AAPG Bulletin, V. 101, No. 4 (April 2017), P. 543-551.

Copyright ©2017. The American Association of Petroleum Geologists. All rights reserved.

DOI: 10.1306/011817DIG17033

The Sierra del Cuera (Pennsylvanian microbial platform margin) in Asturias, north Spain

Giovanna Della Porta,1 Juan R. Bahamonde,2 Jeroen A. M. Kenter,3 and Klaas Verwer4

1Earth Sciences Department, Milan University, via Mangiagalli 34, 20133 Milan, Italy; [email protected]
2Departamento de Geologia, Universidad de Oviedo, Arias de Velasco s/n., 33005 Oviedo, Spain; [email protected]
3TOTAL CSTJF, Avenue Larribeau, 64018 Pau, France; [email protected]
4Statoil ASA, Svanholmen 8, N-4035 Stavanger, Norway; [email protected]

ABSTRACT

Stratal geometry and lithofacies architecture from carbonate outcrops provide critical information for subsurface prediction of rock types, their spatial distribution, and reservoir quality.
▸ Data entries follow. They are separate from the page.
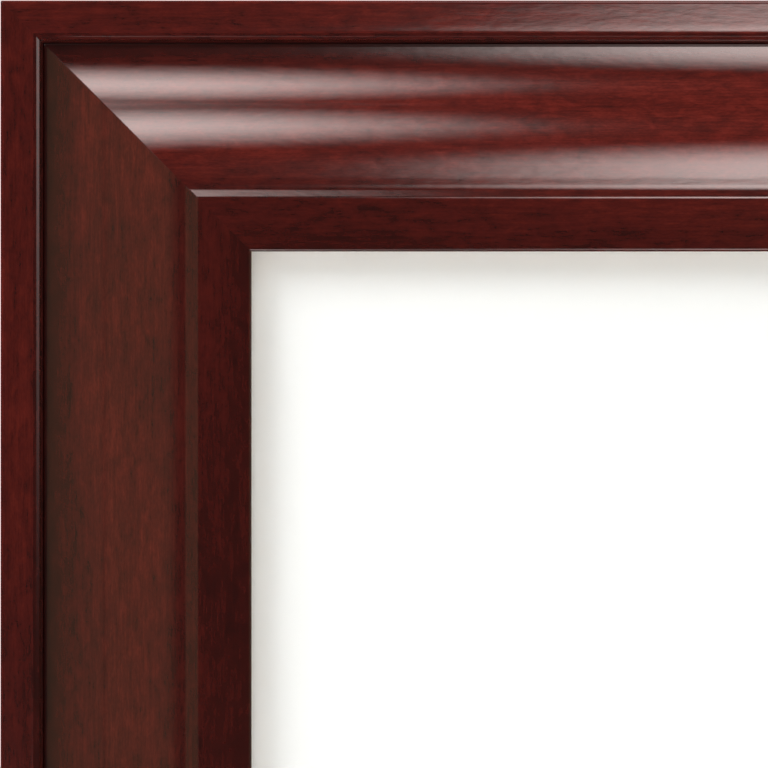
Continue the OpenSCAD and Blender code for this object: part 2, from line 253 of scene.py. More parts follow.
class StudioSizes(bpy.types.PropertyGroup):
    """The camera's view and the strength of the lamps."""

    view_w: length("View width", "Width of the view at the moulding's sight flat", 195)
    view_in: length("View place", "From the frame's outer edges to the middle of the view", 97.2)
    camera_far: length("Camera distance", "From the camera to the frame's face", 4000, 10)
    low_left: number("Low left", "Brightness of the lamp that lights the scoop's middle", 12.1, 100)
    low_right: number("Low right", "Brightness of the lamp that lights the scoop's rims", 12.1, 100)
    low_end: number("Low end", "Brightness of the dim lamp below them", 4.6, 100)
    key: number("Key", "Brightness of the lamp at the upper left", 11.3, 100)
    fill: number("Fill", "Brightness of the lamp at the right", 2, 100)
    high: number("High", "Brightness of the lamp above the frame", 4, 100)
    rim: number("Rim", "Brightness of the lamp above and behind the frame", 2.2, 100)
    graze: number("Graze", "Brightness of the lamp beside the frame", 3.2, 100)
    side: number("Side", "Brightness of the broad lamp at the right", 0.35, 100)
    behind_left: number("Behind left", "Brightness of a lamp behind the frame", 1.6, 100)
    behind_right: number("Behind right", "Brightness of the other lamp behind the frame", 1.6, 100)
    sky: number("Front room", "Brightness of the room in front of the frame", 0.12, 10)
    back_sky: number("Back room", "Brightness of the room behind the frame", 1.0, 10)


def put(tree, kind, values=None, links=None, **settings):
    """Adds a node with its settings and socket values, and links other nodes' sockets into it."""
    made = tree.nodes.new(kind)
    for name, value in settings.items():
        setattr(made, name, value)
    for socket, value in (values or {}).items():
        made.inputs[socket].default_value = value
    for socket, source in (links or {}).items():
        tree.links.new(source, made.inputs[socket])
    return made


def maths(tree, operation, *terms):
    """The result of an operation on terms that are numbers or other nodes' sockets."""
    values = {i: term for i, term in enumerate(terms) if isinstance(term, (int, float))}
    links = {i: term for i, term in enumerate(terms) if i not in values}
    return put(tree, "ShaderNodeMath", values, links, operation=operation).outputs[0]


def rgba(linear_colour):
    """A colour with full cover."""
    return (*linear_colour, 1)


def new_material(name, values, links=None):
    """A material with one shader. links makes what drives it, from the empty node tree."""
    made = bpy.data.materials.new(name)
    made.use_nodes = True
    tree = made.node_tree
    tree.nodes.clear()
    shader = put(tree, "ShaderNodeBsdfPrincipled", values, links(tree) if links else None)
    put(tree, "ShaderNodeOutputMaterial", links={"Surface": shader.outputs["BSDF"]})
    return made


def grain_place(tree, along_mm, across_mm):
    """Coordinates in which one unit is a length along the grain and a width across it."""
    uv = put(tree, "ShaderNodeUVMap", uv_map="Grain")
    scale = (1 / (along_mm * MM), 1 / (across_mm * MM), 1)
    return put(tree, "ShaderNodeMapping", {"Scale": scale}, {"Vector": uv.outputs["UV"]}).outputs["Vector"]


def solid_place(tree, size_mm):
    """Coordinates of the object in which one unit is the given size."""
    place = put(tree, "ShaderNodeTexCoord").outputs["Object"]
    scale = (1 / (size_mm * MM),) * 3
    return put(tree, "ShaderNodeMapping", {"Scale": scale}, {"Vector": place}).outputs["Vector"]


def noise(tree, place, detail, rough, distortion=0.0):
    """Cloudy noise from 0 to 1 at the given coordinates."""
    values = {"Scale": 1.0, "Detail": detail, "Roughness": rough, "Distortion": distortion}
    return put(tree, "ShaderNodeTexNoise", values, {"Vector": place}).outputs["Fac"]


def spread(tree, source, low, high, new_low=0.0, new_high=1.0):
    """Maps a value's range to another."""
    values = {"From Min": low, "From Max": high, "To Min": new_low, "To Max": new_high}
    return put(tree, "ShaderNodeMapRange", values, {"Value": source}).outputs["Result"]


def sum_of(tree, *weighted):
    """The sum of values, each with its weight."""
    total = 0.0
    for source, weight in weighted:
        total = maths(tree, "MULTIPLY_ADD", source, weight, total)
    return total


def ramp(tree, source, *stops):
    """Colours along a value, as (place, colour) stops."""
    made = put(tree, "ShaderNodeValToRGB", links={"Fac": source})
    elements = made.color_ramp.elements
    while len(elements) < len(stops):
        elements.new(1)
    for element, (place, shade) in zip(elements, stops):
        element.position, element.color = place, rgba(shade)
    return made.outputs["Color"]


def bump(tree, height, depth_mm, strength):
    """A normal tilted by a height field whose full range is the given depth."""
    values = {"Distance": depth_mm * MM, "Strength": strength}
    return put(tree, "ShaderNodeBump", values, {"Height": height}).outputs["Normal"]


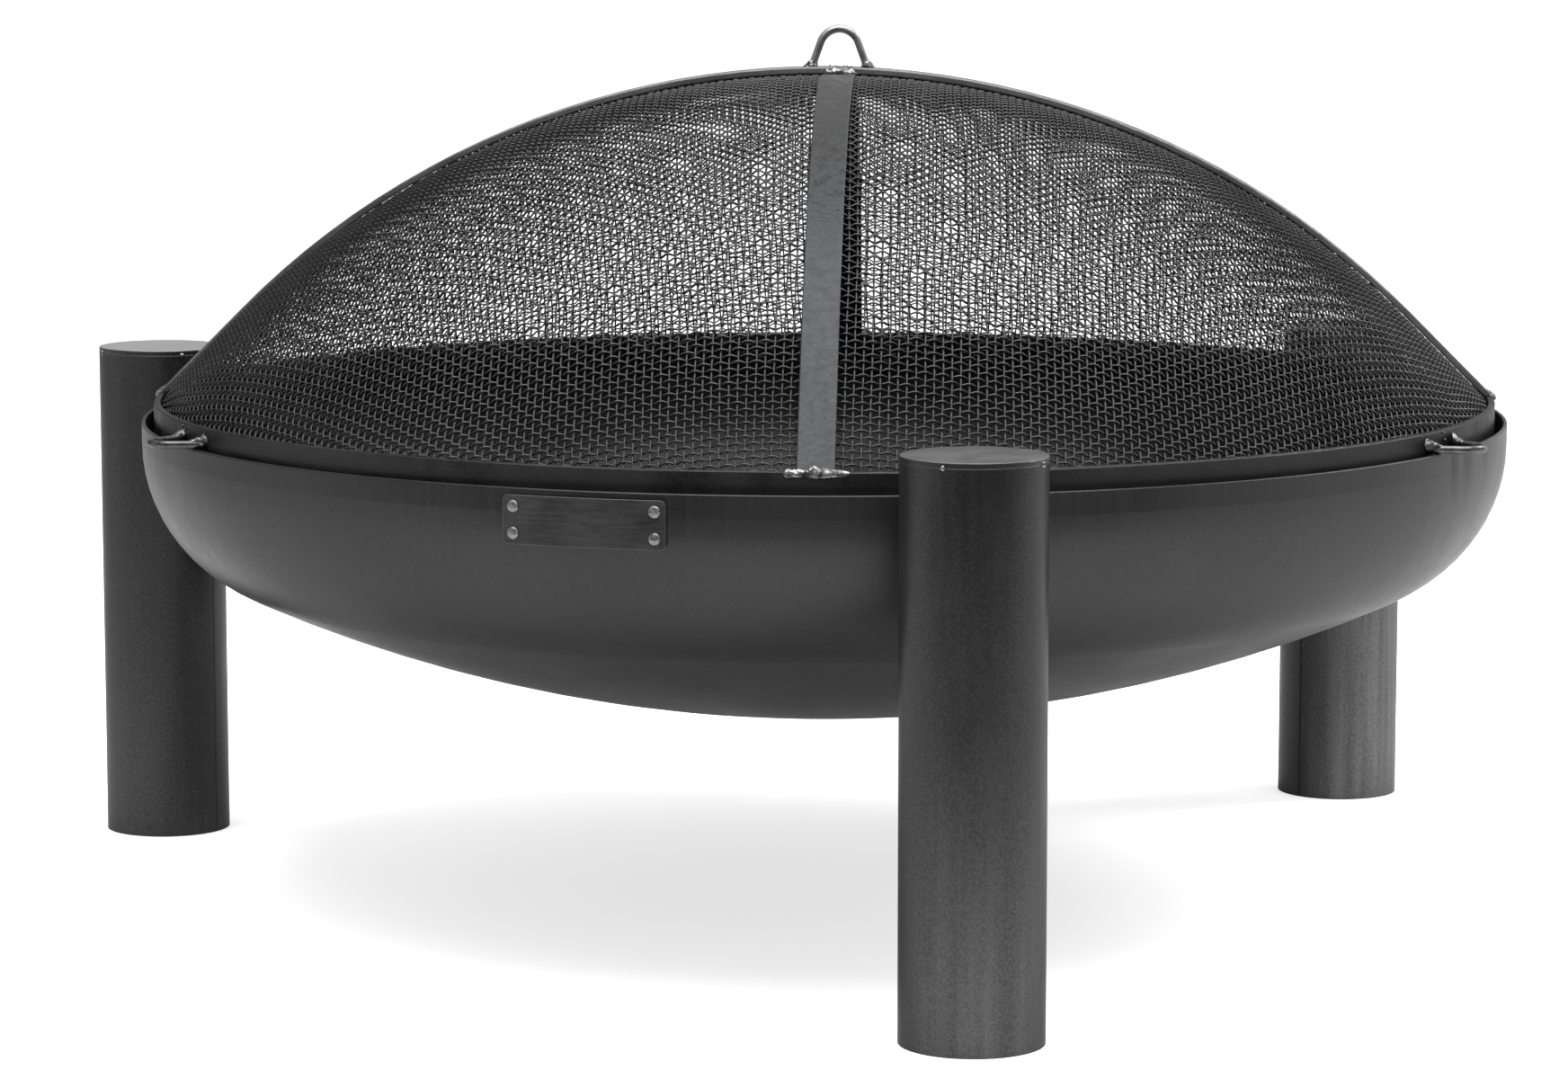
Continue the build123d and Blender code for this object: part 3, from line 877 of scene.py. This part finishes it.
    def build(self, materials: dict[str, Material]) -> None:
        """Makes the panel's pieces: its upright and its level wires, left and right.

        Args:
            materials: The upright and the level wires' finish.
        """
        grid, normals = self.crossings()
        out = grid[:, :, 1] if self.back else -grid[:, :, 1]
        kept = (out > self.hem) & (grid[:, :, 2] > self.skirt_z)
        middle = grid.shape[0] // 2
        for direction, material in materials.items():
            level = direction == "level"
            halves = {"left": Surface(), "right": Surface()}
            lines = range(grid.shape[1] if level else grid.shape[0])
            for line in lines:
                pick = (slice(None), line) if level else (line, slice(None))
                shown = np.flatnonzero(kept[pick])
                for run in np.split(shown, np.flatnonzero(np.diff(shown) > 1) + 1):
                    if len(run) < self.shortest:
                        continue
                    side = 1 if (run[0] + line) % 2 else -1
                    crimp = -self.level_crimp if level else 2 - self.level_crimp
                    rings = self.wire(grid[pick][run], normals[pick][run], side * crimp)
                    if level:  # cut at the middle, where the strip hides the cut
                        cut = 2 * max(0, min(middle - run[0], len(run) - 1)) + 1
                    else:
                        cut = len(rings) - 1 if line < middle else 0
                    if cut > 1:
                        halves["left"].tube(rings[: cut + 1])
                    if cut < len(rings) - 1:
                        halves["right"].tube(rings[cut:])
            for half, surface in halves.items():
                name = f"wires_{self.name}_{direction}_{half}"
                surface.make(name, SCREEN_BODY, "screen_wire", material, f"mesh_{self.name}")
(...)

Such observations guide and support exploration, appraisal, development, and production strategies. The Pennsylvanian Sierra del Cuera (SDC) carbonate platform outcrop of the Cantabrian Mountains in north Spain offers such information through a seismic-scale cross section of a microbial, unrimmed, and high-relief platform to basin transect, deposited during an icehouse period. The SDC outcrops provide alternative platform margin models to those developed from coral–algal-dominated Neogene carbonate systems and serve as direct analogs for supergiant fields such as Tengiz, Kashagan, and Karachaganak in the Pricaspian Basin of Kazakhstan and potentially for other high-relief platforms with microbial margins. Key features of the SDC platform are (1) a flat-topped platform with a rollover into a steep (30°–40°) and high-relief (600–850 m [1960–2790 ft]) depositional slope and (2) the presence of a microbial boundstone factory from the platform break to nearly 300 m (984 ft) paleowater depth on the slope, stabilized by pervasive marine cementation. The SDC represents a nonactualistic type of carbonate platform margin where the microbial carbonate factory on the upper slope controlled the rate of progradation instead of the platform top–sourced sediment input. These features have significant implications for the interpretation of the evolution and controlling factors of carbonate depositional systems in outcrops and in the subsurface.